Parfois, nous créons malgré tout des programmes plus dédiés à une plate-forme numérique telle que Slash, avec des formats plus courts, destinés à une consommation en mobilité. La plate-forme est gérée et développée par la Direction du Numérique dans la média-factory, pas par la DSI comme je l'expliquais plus tôt. Et, le cas échéant, la diffusion peut reposer sur des acteurs tiers tels que Akamai.
Le replay des boxes de FAI fonctionne avec un stockage chez les FAI. Les flux linéaires passant par les boxes sont également gérés par les FAI, parfois même avec un réencodage assurés par eux.
Si la haute-définition TVHD est aujourd'hui généralisée, la diffusion broadcast en 4K pose des problèmes de disponibilité de bandes de fréquences suffisantes.
CIO : Du coup, quels sont les défis qu'il vous reste à relever ?
Philippe Rouaud : Le premier est bien sûr la mise en place raisonnée du cloud, quand il y a du sens à le faire. C'est typiquement le cas lorsque cela permet un time-to-market plus important avec une forte valeur ajoutée pour l'utilisateur. Malgré l'absence de contrats très agiles au niveau coût, nous devons développer la scalabilité et la réactivité grâce au cloud. Typiquement, les contrats vraiment agiles sont beaucoup trop coûteux par rapport à des contrats nécessitant des engagements à longue échéance.
En lien avec l'adoption du cloud, il y a celle du SaaS. Celle-ci vise notamment à supprimer les spécifiques trop lourds et sans valeur ajoutée.

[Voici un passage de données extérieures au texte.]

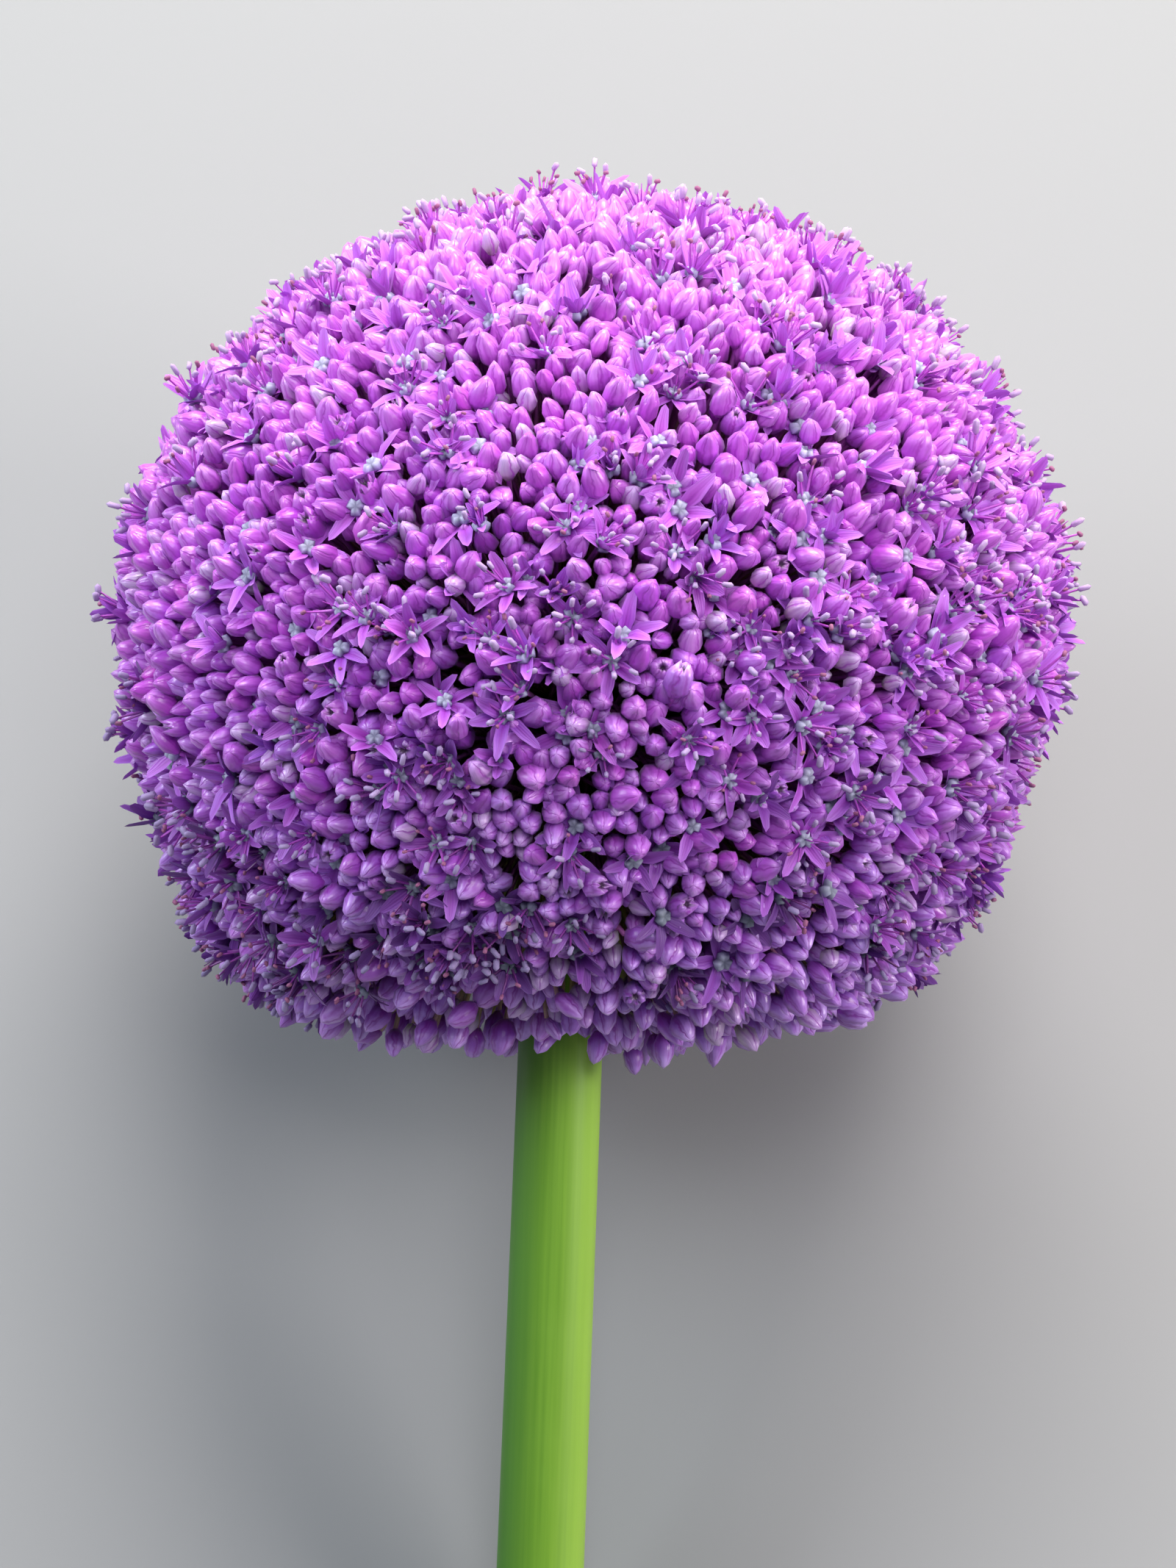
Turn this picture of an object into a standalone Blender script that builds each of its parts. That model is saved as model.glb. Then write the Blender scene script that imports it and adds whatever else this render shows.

On en arrive au défi majeur qu'est une baisse globale des coûts pour tout France Télévisions. Cela passe par une révision des process de back-office comme des process métiers, pour être plus qualitatifs et productifs, grâce à de nouveaux outils. C'est aussi vrai pour les outils à usage interne tels que le portail SIRH qui va être revu pour être accessible en mobilité avec plus de services (congés, opportunités de postes, etc.).